* [Written task]: Return the records exactly as they are.
══ Data shown ══
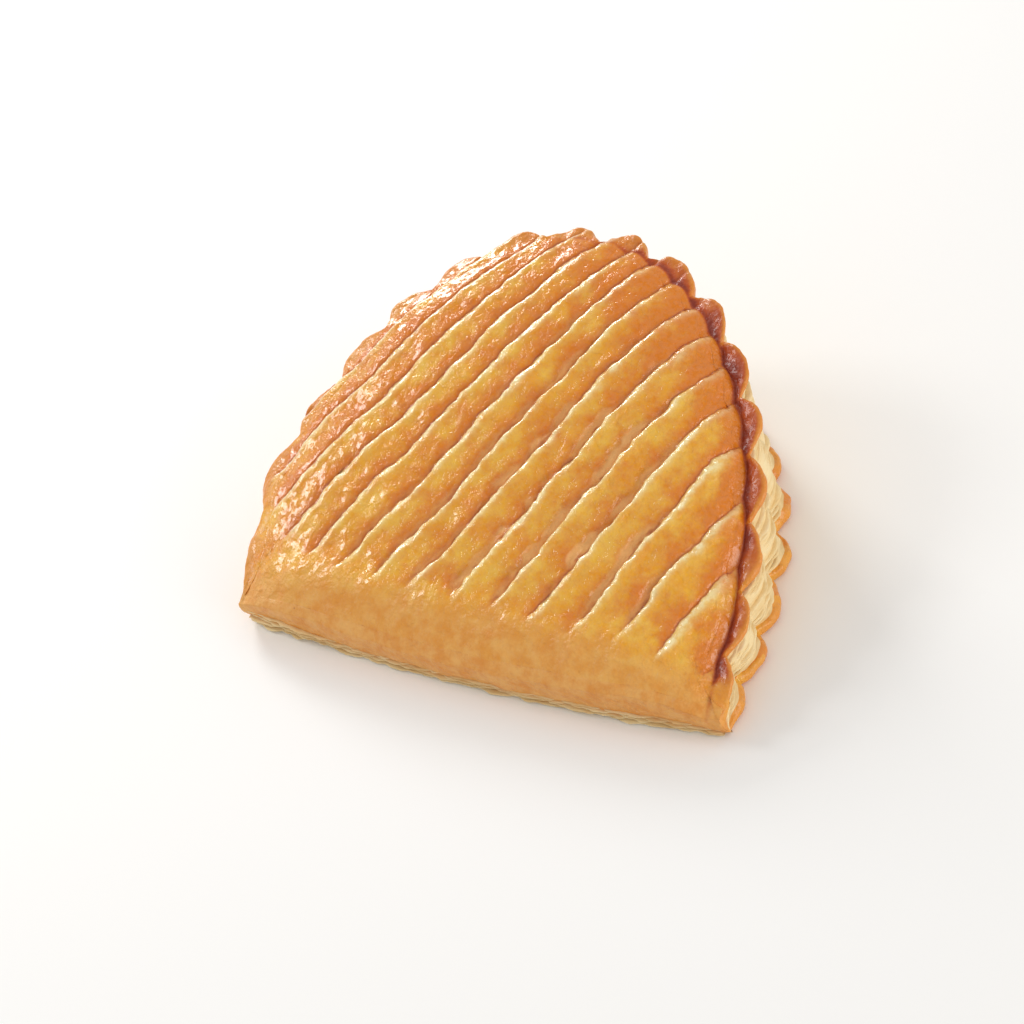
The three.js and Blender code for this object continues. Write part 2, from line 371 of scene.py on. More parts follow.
def pushOut(start, shape, height):                          # move points along the surface normal
    normal = start.add("GeometryNodeInputNormal")
    offset = start.add("ShaderNodeVectorMath", {"operation": "SCALE"}, {0: normal, "Scale": height * mm})
    return start.add("GeometryNodeSetPosition", None, {"Geometry": shape, "Offset": offset})


# relief of the crust, in pastry millimetres: the tree's inputs, then where each form lies
relief = {
    "inputs": {"Ridge": 1.3, "Slope": 1.1, "Recess": 0.8, "Groove": 0.3, "Blister": 1.7, "Grain": 0.5,
               "Seed": 21.0},
    "edgeNoise": (3.2, 2.0, 0.6, 11.0), "edgeVary": 1.4, "edgeLeast": 0.4, "closedShare": 0.3,
    "slopeLength": 2.4, "grooveWidth": 0.28,
    "beadPlace": 1.9, "beadWidth": 1.1, "beadOpen": 0.5, "beadLeast": 0.3,
    "swell": (7.5, 2.0, 0.5), "pimple": (2.1, 2.0, 0.55), "pimpleSeed": 4.0,
}


def crustReliefTree():
    tree, given = newTree("crustRelief", list(relief["inputs"]))
    start = given["Geometry"]
    spot = mmPlace(start.add("GeometryNodeInputPosition"))
    field = slitField(spot, namedMark(start, "reach"))
    edge = noise(spot, *relief["edgeNoise"]) * relief["edgeVary"] + relief["edgeLeast"]
    wall = 1 - smooth(0.0, 1.0, field["left"] / edge)
    wall = field["onLeft"] * wall * (field["openLeft"] + relief["closedShare"])
    slope = field["onRight"] * fade(field["right"], relief["slopeLength"])
    slope = slope * (field["openRight"] + relief["closedShare"])
    groove = slitLines(field, relief["grooveWidth"])
    cut = (wall * given["Ridge"] + slope * given["Slope"] + field["floor"] * given["Recess"]
           + groove * given["Groove"])
    swell = (noise(spot, *relief["swell"], given["Seed"]) - 0.5) * given["Blister"]
    pimple = (noise(spot, *relief["pimple"], given["Seed"] + relief["pimpleSeed"]) - 0.5) * given["Grain"]
    bead = hump((field["left"] - relief["beadPlace"]) / relief["beadWidth"])
    raised = field["onLeft"] * bead * (field["openLeft"] * relief["beadOpen"] + relief["beadLeast"])
    height = (swell + pimple) * namedMark(start, "free") + (raised - cut) * namedMark(start, "inner")
    endTree(start, pushOut(start, given["Geometry"], height), given["Finish"])
    return tree


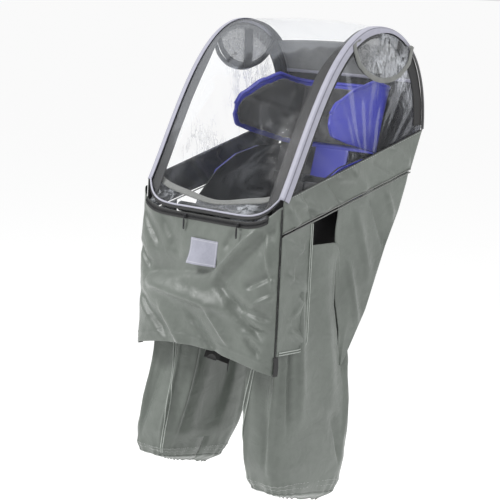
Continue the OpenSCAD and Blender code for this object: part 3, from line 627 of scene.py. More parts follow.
for side, word in ((1, "left"), (-1, "right")):
    def meshAt(a, b, side=side):
        p = ventAt(a, b)
        p.x = side * (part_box("vent_mesh_left")[0].x + 0.0006 + 0.0006 * rumple(p, 0.04, 4))
        return p
    net = piece(f"vent_net_{word}", spread(meshAt, 60, 24, sideways(side), (0.25, 0.1)),
                finish["net"], rest, (f"vent_mesh_{word}",), 0.0004)

    def ventTape(a, b, side=side):
        low = ventLow(b)
        inwards = (Vector((0, mix(vent["front"], vent["back"], 0.5), hoop["top"])) - low)
        p = low + inwards.normalized() * mix(-0.003, 0.010, a)
        p.x = side * (hoop["side"] - 0.0038 - 0.0016 * math.sin(math.pi * a) - 0.0006 * rumple(p, 0.02, 6))
        return p
    piece(f"vent_tape_{word}", spread(ventTape, 6, 80, sideways(-side), (0.013, 0.28)),
          finish["tape"], rest, (), 0.0016)

    def ventStrap(a, b, side=side):
        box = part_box("vent_strap_left")
        p = Vector((0, mix(box[0].y - 0.001, box[1].y + 0.001, a), mix(box[0].z - 0.003, box[1].z + 0.004, b)))
        p.x = side * (box[0].x - 0.0006 - 0.0022 * math.sin(math.pi * b) + 0.0006 * rumple(p, 0.02, 7))
        return p
    piece(f"vent_webbing_{word}", spread(ventStrap, 6, 24, sideways(-side), (0.026, 0.09)),
          finish["strap"], rest, (f"vent_strap_{word}",), 0.0014)

    def hoodAt(a, b, side=side):
        p = ventAt(a, b, 0.006)
        belly = math.sin(math.pi * a) * (1 - b) ** 1.4
        p.x = side * (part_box("vent_hood_left")[0].x + 0.0014 + 0.0062 * belly + 0.0028 * (1 - b) * rumple((p.y,
                p.z, 0), 0.022, 3 + side))
        return p
    hood = piece(f"vent_hood_clear_{word}", spread(hoodAt, 70, 24, sideways(side), (0.25, 0.1)),
                 finish["clearHood"], f"hood_{word}", (f"vent_hood_{word}",), 0.0006)

    def hoodTape(a, b, side=side, hoodAt=hoodAt):
        p = hoodAt(mix(0.02, 0.98, b), 0.0)
        inwards = Vector((0, mix(vent["front"], vent["back"], 0.5), hoop["top"])) - Vector((0, p.y, p.z))
        p += inwards.normalized() * mix(-0.002, 0.009, a)
        p.x += side * (0.0008 + 0.0014 * math.sin(math.pi * a))
        return p
    piece(f"vent_hood_tape_{word}", spread(hoodTape, 6, 90, sideways(side), (0.011, 0.28)),
          finish["greyTape"], f"hood_{word}", (), 0.0015)
print("vents made")

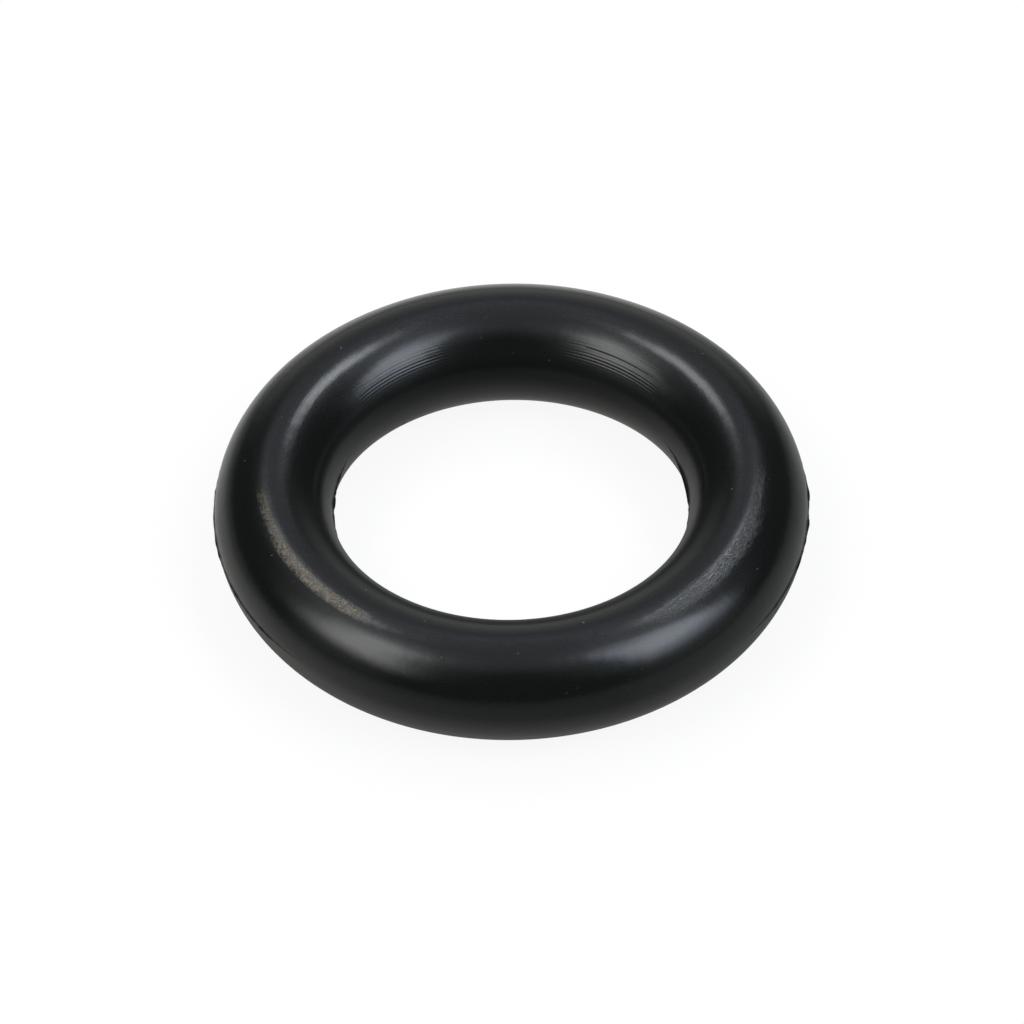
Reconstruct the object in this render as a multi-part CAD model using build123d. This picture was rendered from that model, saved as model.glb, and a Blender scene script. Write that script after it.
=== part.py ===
═══
* [Written solution]:
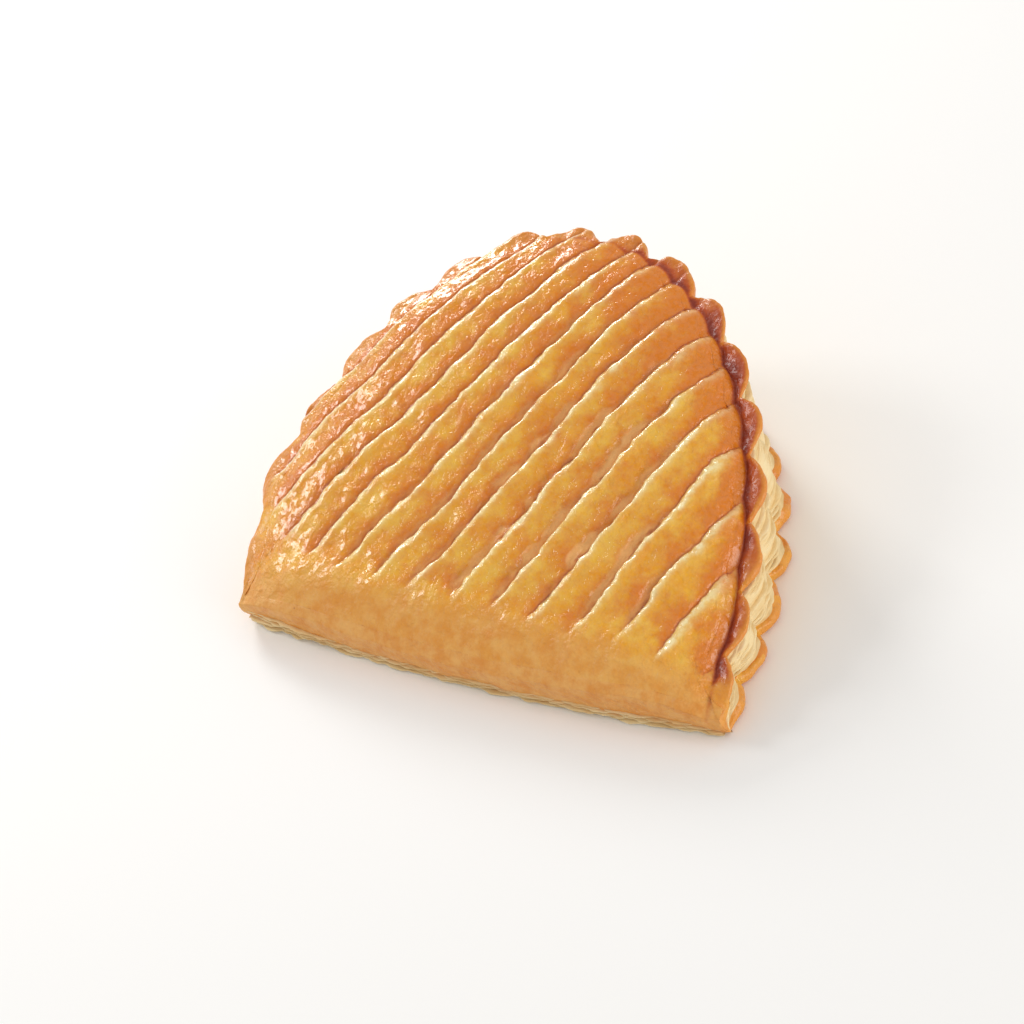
The three.js and Blender code for this object continues. Write part 2, from line 371 of scene.py on. More parts follow.
def pushOut(start, shape, height):                          # move points along the surface normal
    normal = start.add("GeometryNodeInputNormal")
    offset = start.add("ShaderNodeVectorMath", {"operation": "SCALE"}, {0: normal, "Scale": height * mm})
    return start.add("GeometryNodeSetPosition", None, {"Geometry": shape, "Offset": offset})


# relief of the crust, in pastry millimetres: the tree's inputs, then where each form lies
relief = {
    "inputs": {"Ridge": 1.3, "Slope": 1.1, "Recess": 0.8, "Groove": 0.3, "Blister": 1.7, "Grain": 0.5,
               "Seed": 21.0},
    "edgeNoise": (3.2, 2.0, 0.6, 11.0), "edgeVary": 1.4, "edgeLeast": 0.4, "closedShare": 0.3,
    "slopeLength": 2.4, "grooveWidth": 0.28,
    "beadPlace": 1.9, "beadWidth": 1.1, "beadOpen": 0.5, "beadLeast": 0.3,
    "swell": (7.5, 2.0, 0.5), "pimple": (2.1, 2.0, 0.55), "pimpleSeed": 4.0,
}


def crustReliefTree():
    tree, given = newTree("crustRelief", list(relief["inputs"]))
    start = given["Geometry"]
    spot = mmPlace(start.add("GeometryNodeInputPosition"))
    field = slitField(spot, namedMark(start, "reach"))
    edge = noise(spot, *relief["edgeNoise"]) * relief["edgeVary"] + relief["edgeLeast"]
    wall = 1 - smooth(0.0, 1.0, field["left"] / edge)
    wall = field["onLeft"] * wall * (field["openLeft"] + relief["closedShare"])
    slope = field["onRight"] * fade(field["right"], relief["slopeLength"])
    slope = slope * (field["openRight"] + relief["closedShare"])
    groove = slitLines(field, relief["grooveWidth"])
    cut = (wall * given["Ridge"] + slope * given["Slope"] + field["floor"] * given["Recess"]
           + groove * given["Groove"])
    swell = (noise(spot, *relief["swell"], given["Seed"]) - 0.5) * given["Blister"]
    pimple = (noise(spot, *relief["pimple"], given["Seed"] + relief["pimpleSeed"]) - 0.5) * given["Grain"]
    bead = hump((field["left"] - relief["beadPlace"]) / relief["beadWidth"])
    raised = field["onLeft"] * bead * (field["openLeft"] * relief["beadOpen"] + relief["beadLeast"])
    height = (swell + pimple) * namedMark(start, "free") + (raised - cut) * namedMark(start, "inner")
    endTree(start, pushOut(start, given["Geometry"], height), given["Finish"])
    return tree


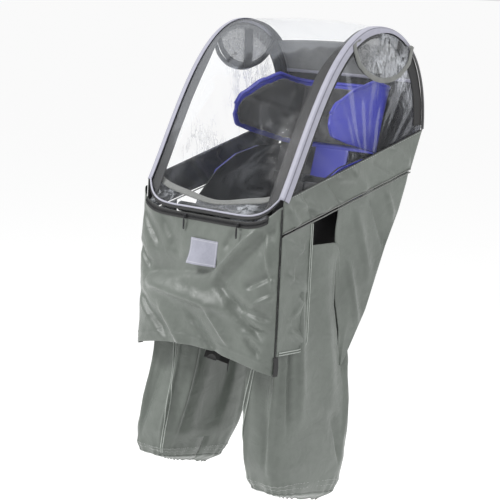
Continue the OpenSCAD and Blender code for this object: part 3, from line 627 of scene.py. More parts follow.
for side, word in ((1, "left"), (-1, "right")):
    def meshAt(a, b, side=side):
        p = ventAt(a, b)
        p.x = side * (part_box("vent_mesh_left")[0].x + 0.0006 + 0.0006 * rumple(p, 0.04, 4))
        return p
    net = piece(f"vent_net_{word}", spread(meshAt, 60, 24, sideways(side), (0.25, 0.1)),
                finish["net"], rest, (f"vent_mesh_{word}",), 0.0004)

    def ventTape(a, b, side=side):
        low = ventLow(b)
        inwards = (Vector((0, mix(vent["front"], vent["back"], 0.5), hoop["top"])) - low)
        p = low + inwards.normalized() * mix(-0.003, 0.010, a)
        p.x = side * (hoop["side"] - 0.0038 - 0.0016 * math.sin(math.pi * a) - 0.0006 * rumple(p, 0.02, 6))
        return p
    piece(f"vent_tape_{word}", spread(ventTape, 6, 80, sideways(-side), (0.013, 0.28)),
          finish["tape"], rest, (), 0.0016)

    def ventStrap(a, b, side=side):
        box = part_box("vent_strap_left")
        p = Vector((0, mix(box[0].y - 0.001, box[1].y + 0.001, a), mix(box[0].z - 0.003, box[1].z + 0.004, b)))
        p.x = side * (box[0].x - 0.0006 - 0.0022 * math.sin(math.pi * b) + 0.0006 * rumple(p, 0.02, 7))
        return p
    piece(f"vent_webbing_{word}", spread(ventStrap, 6, 24, sideways(-side), (0.026, 0.09)),
          finish["strap"], rest, (f"vent_strap_{word}",), 0.0014)

    def hoodAt(a, b, side=side):
        p = ventAt(a, b, 0.006)
        belly = math.sin(math.pi * a) * (1 - b) ** 1.4
        p.x = side * (part_box("vent_hood_left")[0].x + 0.0014 + 0.0062 * belly + 0.0028 * (1 - b) * rumple((p.y,
                p.z, 0), 0.022, 3 + side))
        return p
    hood = piece(f"vent_hood_clear_{word}", spread(hoodAt, 70, 24, sideways(side), (0.25, 0.1)),
                 finish["clearHood"], f"hood_{word}", (f"vent_hood_{word}",), 0.0006)

    def hoodTape(a, b, side=side, hoodAt=hoodAt):
        p = hoodAt(mix(0.02, 0.98, b), 0.0)
        inwards = Vector((0, mix(vent["front"], vent["back"], 0.5), hoop["top"])) - Vector((0, p.y, p.z))
        p += inwards.normalized() * mix(-0.002, 0.009, a)
        p.x += side * (0.0008 + 0.0014 * math.sin(math.pi * a))
        return p
    piece(f"vent_hood_tape_{word}", spread(hoodTape, 6, 90, sideways(side), (0.011, 0.28)),
          finish["greyTape"], f"hood_{word}", (), 0.0015)
print("vents made")

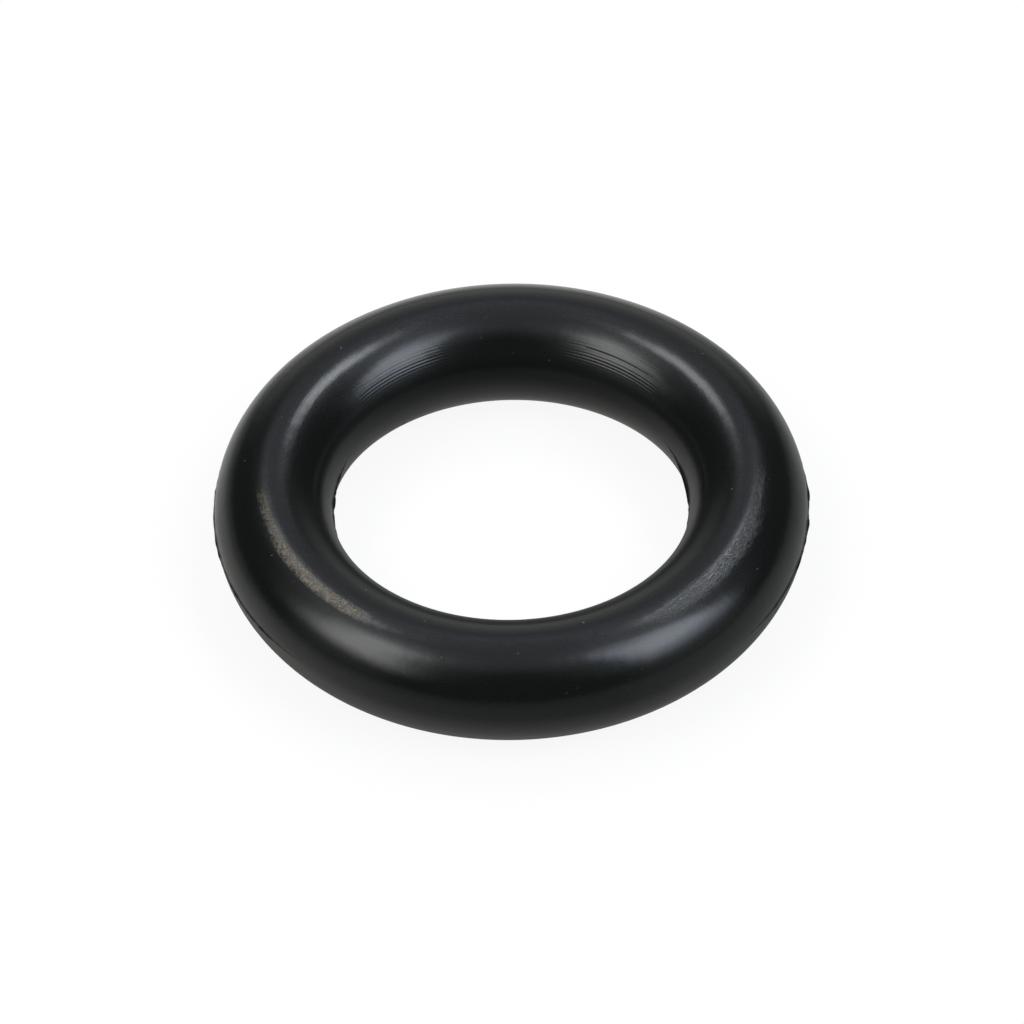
Reconstruct the object in this render as a multi-part CAD model using build123d. This picture was rendered from that model, saved as model.glb, and a Blender scene script. Write that script after it.
=== part.py ===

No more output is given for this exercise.